Veteran columnist, a Pulitzer winner, rose through the ranks and mentored many.

Feb. 20, 2004

The only hint of Del Olmo’s accomplishments I could find was on that mural facing Vermont Avenue. Under his name was the word “journalist.” The inkwell bore a faint outline of the Pulitzer Prize medal, which he and other staffers won in 1984 for a pioneering series on Latinos in Southern California.

I thought I’d find more at the school’s entrance, where two plaques were bolted on columns. Nope. One plaque commemorated “the Americanization of Godzilla,” which took place in 1956 when footage was filmed here for the English-language version of the monster classic. The other saluted the firm that finished building the school, more than a year behind schedule.

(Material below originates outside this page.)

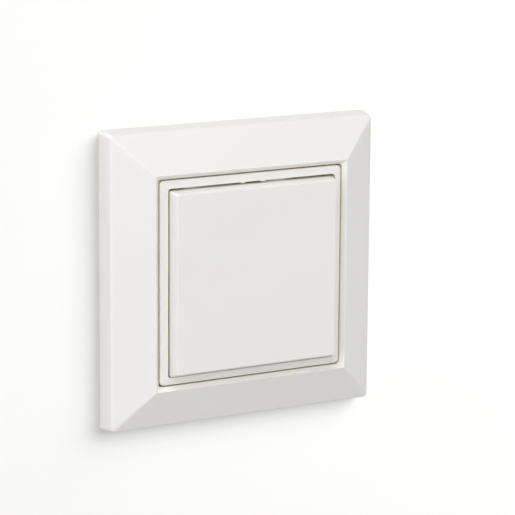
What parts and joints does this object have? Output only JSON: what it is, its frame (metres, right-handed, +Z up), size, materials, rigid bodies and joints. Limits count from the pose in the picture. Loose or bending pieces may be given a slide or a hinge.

A secretary then remembered that there was something scratched out on the sidewalk just in front of the attendance office. I briskly walked outside. A concrete slab bore the name of Frank del Olmo Elementary’s founding principal and imprints of his hands.

A mural at Frank del Olmo Elementary in Los Angeles
A mural at Frank del Olmo Elementary in Los Angeles. The school is named after the pioneering Times journalist, who died in 2004 at age 55 while on the job
(Gustavo Arellano / Los Angeles Times)

Del Olmo never entered the public consciousness like his predecessor, Ruben Salazar, the Times columnist killed in 1970 by a tear gas canister fired by a Los Angeles County sheriff’s deputy during the Chicano Moratorium in East Los Angeles. Del Olmo’s work barely registers in journalism schools today. This paper long ago ended its Frank del Olmo Impact Award for a high school newspaper whose work made a difference in the community. One of the only traces of him in the journalism world is a scholarship in his name from CCNMA: Latino Journalists of California. A friend had to remind me that Monday marked 20 years since Del Olmo’s death, and then I had to remind colleagues.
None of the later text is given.